Engagement in your group—getting members to interact with you and comment on posts—is what will boost your ratings on Facebook. When Facebook sees that you’re a more popular group, you’ll show up more often in searches. 

Jordan increases engagement in her group by doing Facebook Lives, asking members questions and encouraging them to answer during the Live. “I also do challenges and giveaways. This will entice people because they might win something.” 

When you do a Live, include a title and hashtags, just like you would any other post, to increase the chances of it being seen. 

Another way to organically grow your audience is to join other people’s groups that are based around topics that are similar to yours. While most groups will not allow solicitation (in other words, no shameless self-promotion), you can comment on other members’ posts, offering advice and information. When members see that you know what you’re talking about and have some value to offer them, they’ll check out your profile, which should feature a link to your group. 

“When you’re in business, seeking out your ideal future client, Facebook groups can be very effective,” says Tall. “You do, however, have to work within the admin’s rules for the group, which means it’s important to contribute value and support helpful discussion, rather than just poking around, trying to find your next client.”

Here is one of Tall’s mottos: Give in public, sell in private.
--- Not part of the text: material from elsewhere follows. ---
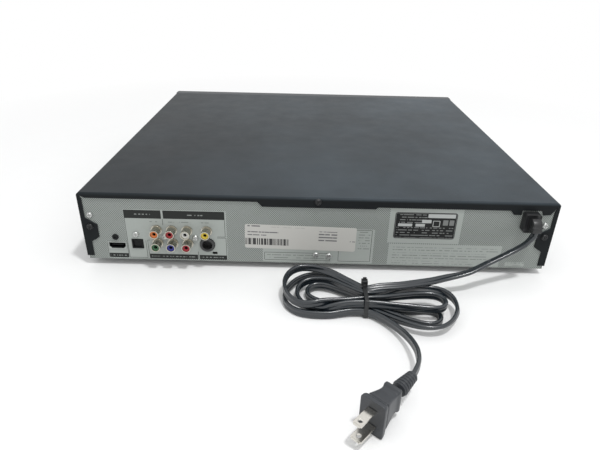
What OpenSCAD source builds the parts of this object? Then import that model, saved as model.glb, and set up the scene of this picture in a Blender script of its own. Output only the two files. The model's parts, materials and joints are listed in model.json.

In other words, have a heart-centered approach to business. Offer as much value as you can in your community Facebook groups. Show your members that you are a real person who understands their struggles. Show your imperfections. Build trust. Make the human connection. Solve some of their problems. Give them just enough to want more. By doing so, you will attract the people who need what you have to offer. When people feel like you’re serving them, they’re more likely to buy from you when you present your offer.